*PROVIDED MATERIAL*
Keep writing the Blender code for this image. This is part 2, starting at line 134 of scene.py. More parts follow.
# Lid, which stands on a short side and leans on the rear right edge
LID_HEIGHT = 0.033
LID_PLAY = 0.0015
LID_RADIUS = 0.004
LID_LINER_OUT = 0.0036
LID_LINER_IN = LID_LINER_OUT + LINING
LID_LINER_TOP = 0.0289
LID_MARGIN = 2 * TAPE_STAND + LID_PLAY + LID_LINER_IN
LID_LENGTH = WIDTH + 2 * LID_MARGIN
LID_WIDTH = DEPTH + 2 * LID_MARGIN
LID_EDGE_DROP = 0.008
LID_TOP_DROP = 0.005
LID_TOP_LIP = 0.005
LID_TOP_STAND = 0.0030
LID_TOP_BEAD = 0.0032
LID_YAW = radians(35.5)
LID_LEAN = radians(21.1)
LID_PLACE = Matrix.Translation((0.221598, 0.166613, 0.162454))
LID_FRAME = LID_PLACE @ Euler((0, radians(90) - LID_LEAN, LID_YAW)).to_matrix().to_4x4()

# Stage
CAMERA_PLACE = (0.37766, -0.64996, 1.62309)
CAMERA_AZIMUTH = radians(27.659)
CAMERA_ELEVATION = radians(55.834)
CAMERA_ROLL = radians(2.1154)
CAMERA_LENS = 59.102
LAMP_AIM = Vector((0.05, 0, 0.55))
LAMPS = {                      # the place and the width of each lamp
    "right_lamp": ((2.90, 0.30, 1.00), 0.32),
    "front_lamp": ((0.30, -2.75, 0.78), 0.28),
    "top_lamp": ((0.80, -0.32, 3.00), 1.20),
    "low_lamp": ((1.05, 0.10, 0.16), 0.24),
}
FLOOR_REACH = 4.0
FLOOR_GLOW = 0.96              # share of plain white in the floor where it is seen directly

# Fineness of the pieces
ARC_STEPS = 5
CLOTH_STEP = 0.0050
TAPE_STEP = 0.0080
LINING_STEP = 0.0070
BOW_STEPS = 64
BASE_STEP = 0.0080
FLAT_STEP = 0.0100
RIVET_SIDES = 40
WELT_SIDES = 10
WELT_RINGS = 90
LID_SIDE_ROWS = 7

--

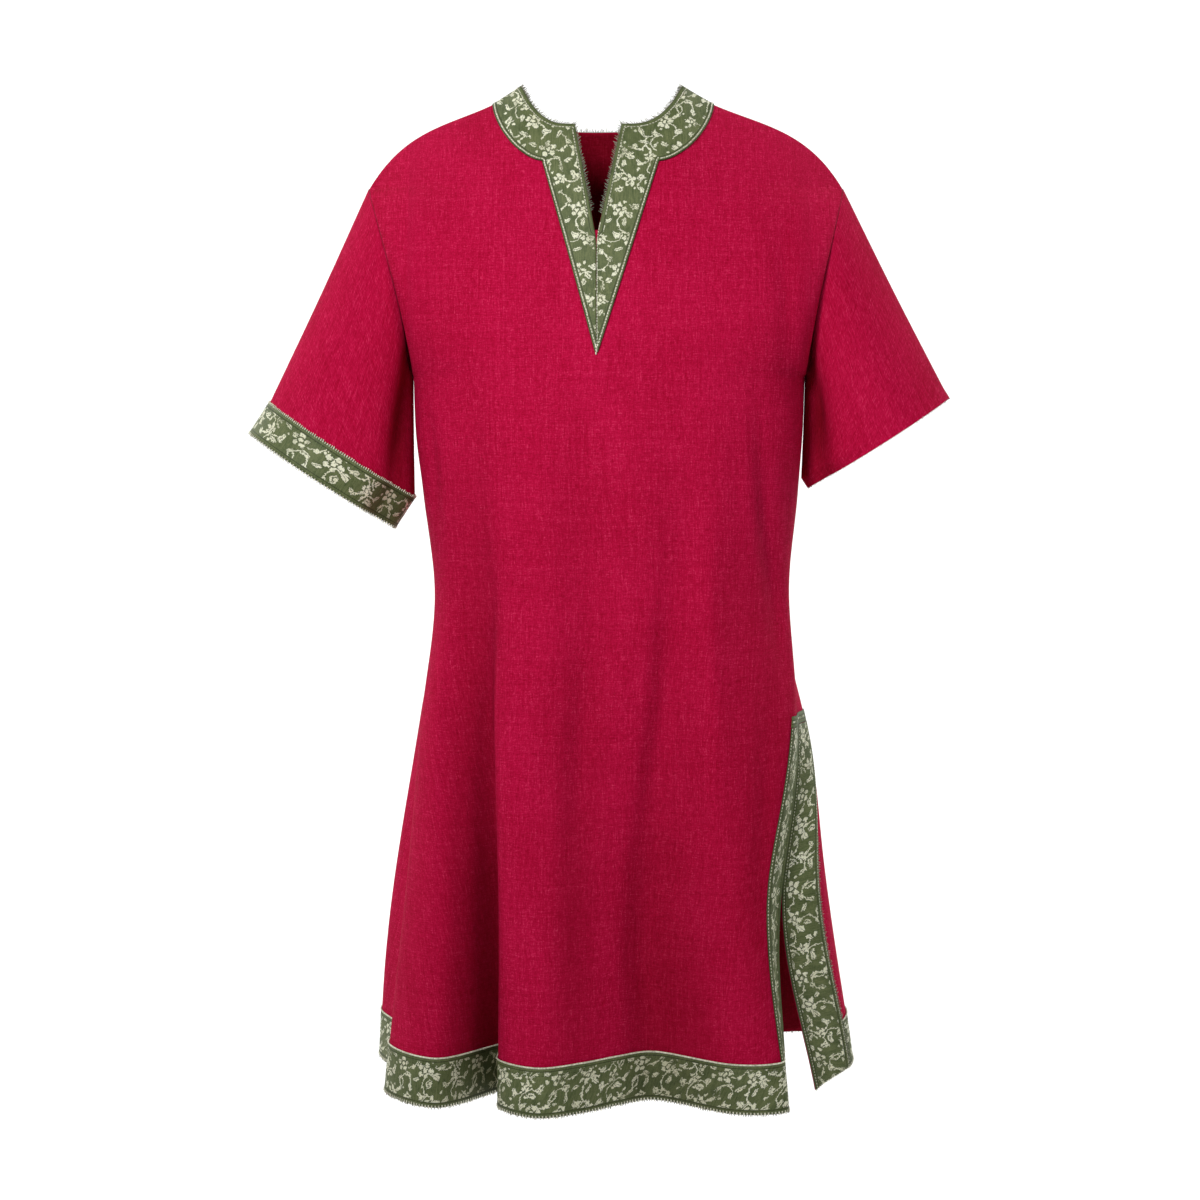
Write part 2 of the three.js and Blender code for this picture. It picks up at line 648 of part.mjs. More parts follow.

*EXERCISE INSTRUCTIONS*
Begin with the line that has "Keep writing the" in the listing above and end after the line that has "FLOOR_GLOW = 0.96"; output those lines exactly.

*WRITTEN SOLUTION*
Keep writing the Blender code for this image. This is part 2, starting at line 134 of scene.py. More parts follow.
# Lid, which stands on a short side and leans on the rear right edge
LID_HEIGHT = 0.033
LID_PLAY = 0.0015
LID_RADIUS = 0.004
LID_LINER_OUT = 0.0036
LID_LINER_IN = LID_LINER_OUT + LINING
LID_LINER_TOP = 0.0289
LID_MARGIN = 2 * TAPE_STAND + LID_PLAY + LID_LINER_IN
LID_LENGTH = WIDTH + 2 * LID_MARGIN
LID_WIDTH = DEPTH + 2 * LID_MARGIN
LID_EDGE_DROP = 0.008
LID_TOP_DROP = 0.005
LID_TOP_LIP = 0.005
LID_TOP_STAND = 0.0030
LID_TOP_BEAD = 0.0032
LID_YAW = radians(35.5)
LID_LEAN = radians(21.1)
LID_PLACE = Matrix.Translation((0.221598, 0.166613, 0.162454))
LID_FRAME = LID_PLACE @ Euler((0, radians(90) - LID_LEAN, LID_YAW)).to_matrix().to_4x4()

# Stage
CAMERA_PLACE = (0.37766, -0.64996, 1.62309)
CAMERA_AZIMUTH = radians(27.659)
CAMERA_ELEVATION = radians(55.834)
CAMERA_ROLL = radians(2.1154)
CAMERA_LENS = 59.102
LAMP_AIM = Vector((0.05, 0, 0.55))
LAMPS = {                      # the place and the width of each lamp
    "right_lamp": ((2.90, 0.30, 1.00), 0.32),
    "front_lamp": ((0.30, -2.75, 0.78), 0.28),
    "top_lamp": ((0.80, -0.32, 3.00), 1.20),
    "low_lamp": ((1.05, 0.10, 0.16), 0.24),
}
FLOOR_REACH = 4.0
FLOOR_GLOW = 0.96              # share of plain white in the floor where it is seen directly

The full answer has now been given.